China's first exclusive agency catering to general-purpose aircraft opened its doors Sunday in Hangzhou, capital city of east China's Zhejiang Province, hoping to garner the treasure trove of rich civil capital around the Yangtze River Delta.
General-purpose aeroplanes include helicopters, police airplanes, agricultural airplanes, private jet with the core business of the Hangzhou 4S Shop is formed by helicopters and private jets although the shop also manufactures gliders.
So far, three exhibition halls have been open containing three helicopters are open, for a floor space of 800 square meters. A 160km/h civilian helicopter will lighten the wallet to the tune of 1.2 million yuan (about US$160,000), around the same as a BMW 735Li.
The 4S shop's helicopters were all assembled by Xijie Aeroplane Manufacturing Company, a private factory based in Xi'an, capital city of Shaanxi Province, with some spare parts coming from France. Fully operational, they can bear a two-person load on a 400-500km flight.
According to industry insiders, insurance for a private jet costing more than a million yuan comes up to 20,000-30,000 yuan (US$2,600-4,000) with a further 1,000-2,000 yuan (US$130-260) to be factored in for each hour of flight. Additionally, annual maintenance costs must be tallied up, although they can run on regular 97# petroleum.

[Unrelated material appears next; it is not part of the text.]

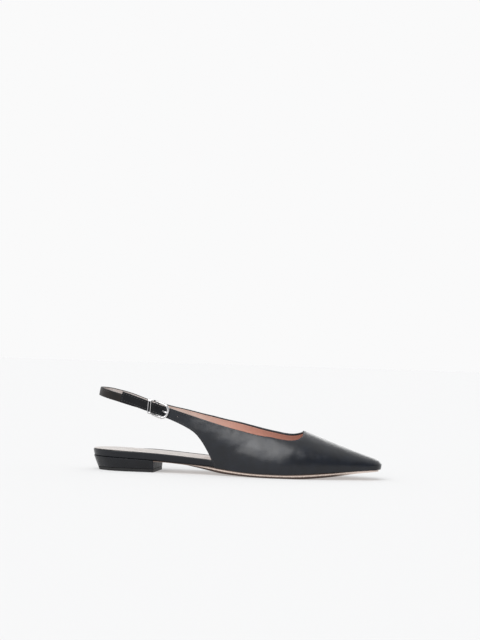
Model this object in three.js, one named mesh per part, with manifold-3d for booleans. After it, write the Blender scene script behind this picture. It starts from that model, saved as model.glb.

The first private jet owner in Zhejiang was Qiu Deyuan, broad chairman of Zhejiang Daoyuan Group. His 65-million-yuan (about US$8.6 million)-Premier I could bear two pilots and six passengers, costing 4000 yuan (US$530) to run per hour of flight.
Compared with the United States, which is home to 100,000 private jets and around 270,000 general-purpose planes across 17,000 airports, China counts less than a hundred such, leaving its private jet market yawning. Some Zhejiang real estate developers have sought to get ahead of the game, by including helipads as part of their residential complexes.
Some may see private jets as a sign of opulence alone but their convenience is obvious. On July 11, a Zhejiang businessman, who was injured in a car accident in Inner Mongolia, saved time and likely his life by chartering an executive jet and a helicopter to take him to hospital in Shanghai.
Besides medical emergencies, general-purpose planes can also bring enormous aid in patrolling, disaster relief and forest fire prevention scenarios.
Currently, the private jet market in Zhejiang is chaotic, said an insider, with no formal airports offering their services and only trial planes being operated.
"There is no specific regulation on small planes, and those that do exist for larger craft are insufficient. On top of this, requirements for landing strips are stricter governing small planes," He added.
At present all of China's airspace is under military control and general aviation flights must be approved by the air force and Civil Aviation Administration of China (CAAC) beforehand.
In most countries where low attitude airspace is open, only general aviation flights need to inform civil aviation authorities of their take-off.
For units applying for construction of a helipad, these must meet construction and technical standards and must be approved by local governments, the air force and the CAAC beforehand.
However, a CAAC statement dating back to April said China would bring in different control and management rules for different categories of airspaces, such as low and high altitude, by 2010. This would free up the skies for private aircraft.